If you have a learning disability, school can be a tremendous source of stress. A learning disability, not to be confused with a learning problem, which can involve visual, motor, hearing handicaps, intellectual disability, or emotional disturbance, but is instead a neurological processing problem, which can interfere with skills such as math, writing, or reading. Not only is it harder to keep your grades up, but it can be socially awkward when other people notice your struggles. Pressure from friends and family piles on — especially when your grades don’t reflect the effort you put in.
If you’re in the work world, done with school for now, you hope you’re done wrangling with a learning disability. Unfortunately, this often isn’t the case. Learning disabilities are life-long conditions that continue to affect you, even after you’ve completed your schooling.
How Learning Disabilities Cause Stress
Many people don’t realize the extent to which a learning disability can affect daily living throughout one’s life, including job performance. In addition, learning disabilities aren’t obvious from the outside, so many suffer in silence. It’s hard to explain to others how learn differently and the accommodations you may require. Such misconceptions about learning disabilities also make them more stressful.

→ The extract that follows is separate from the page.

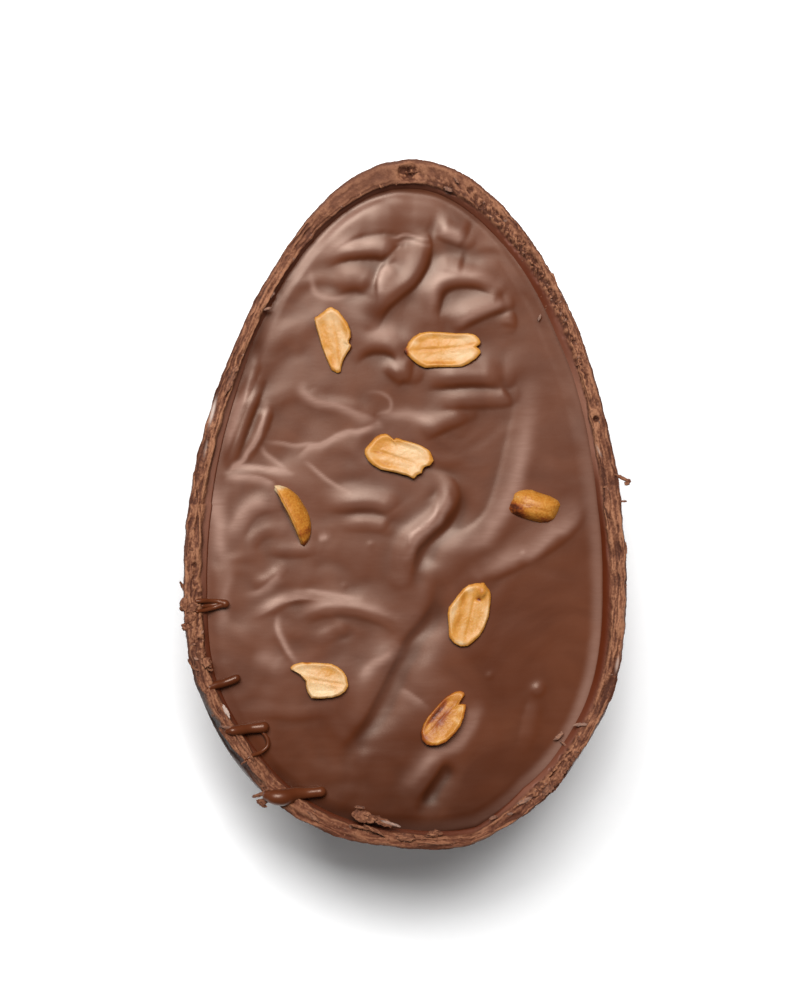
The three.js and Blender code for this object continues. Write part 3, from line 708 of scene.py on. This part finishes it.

When you struggle academically, confidence suffers. In addition, society puts so much pressure on people to get college degrees and our society has sadly failed to encourage the development of other skills and paths. When you spend hours every day in school doing things that aren’t geared toward your strength, self-esteem takes a beating. You may struggle. You may have poor self-conception and view yourself as less motivated or less intelligent because of a learning disability.
People with learning disabilities are sometimes placed in different classes based on their learning needs, however, this separates them from the “popular” or “smart” crowd. Right or wrong, most of us long to be accepted by these groups, whether joining these groups is in our best interest or not.
In addition, some of the information processing challenges that accompany learning disabilities make processing social cues harder. It may be difficult to understand others or express your thoughts clearly.
Fear of failure
The chronic worry about whether you can graduate, get a good job, support yourself happily, and find a suitable social group takes a toll. We all worry about our future, but a learning disability adds complexity to planning for the future. Combined with low self-esteem, this fear of failure can feel overwhelming.
Other associated problems
Learning disabilities often have co-occurring conditions that further complicate your situation. ADHD, behavioral difficulties, anxiety, and depression tend to occur more frequently in individuals with learning disabilities, so this population may face additional stress associated with managing multiple needs.
How to Cope with Learning Disability Stress
There are many types of learning disabilities including ADHD (difficulty paying attention and staying on task), dyslexia (inability to comprehend text), dyscalculia (inability to order numbers), Dysgraphia (difficulty with the physical act of writing), and processing deficits (trouble making sense of sensory data). Here are a few strategies for coping with a learning disability:
- Understand yourself. If possible, get a good current evaluation to know your diagnosis, strengths, and needs. If you’ve already had one done, make sure you understand the results and any recommendations made. The evaluator should be able to give you an explanation. In some cases, the evaluator can also make specific recommendations to address your learning problems.
- Know your rights. If you have a diagnosed learning disability, you may qualify for accommodations or specialized instruction, even in a college or work setting. Organizations such as Understood.org and the National Center for Learning Disabilities are just a couple of places you can learn more about your rights and how to ask for accommodations. In addition, your state’s Department of Education should have information and resources explaining federal laws and local procedures.
- Get the help you need. Ask for a meeting with your educators or employers to discuss your needs. In an educational setting, regular feedback or check-ins are important for staying on track. College settings typically have an office of disability services to help students navigate the services that can help. Employers may also be required to provide accommodations to ensure an equitable work environment.
- Assess and treat other problems. Because having a learning disability raises your risk for other mental health conditions, consider talking with a mental health professional. You may benefit from a screening to make sure there’s nothing else going on. This is especially important if you’re experiencing stress because of the learning disability. Outside support can be essential for good stress management.
Learning disabilities are most prominent in childhood, where the long school day piles on the challenges. People forget, however, that learning disabilities affect adults as well. Since learning disabilities tend to be a “silent disability,” not readily apparent outside of performance situations, it’s easy for individuals with learning disabilities to be overlooked.
Nevertheless, we can’t underestimate the mark learning disabilities leave throughout the lifespan. They contribute to stress and other mental health issues, as well as contribute to underachievement in school or work situations. Self-advocacy is essential for making the most of your potential, but know that these issues can be overcome.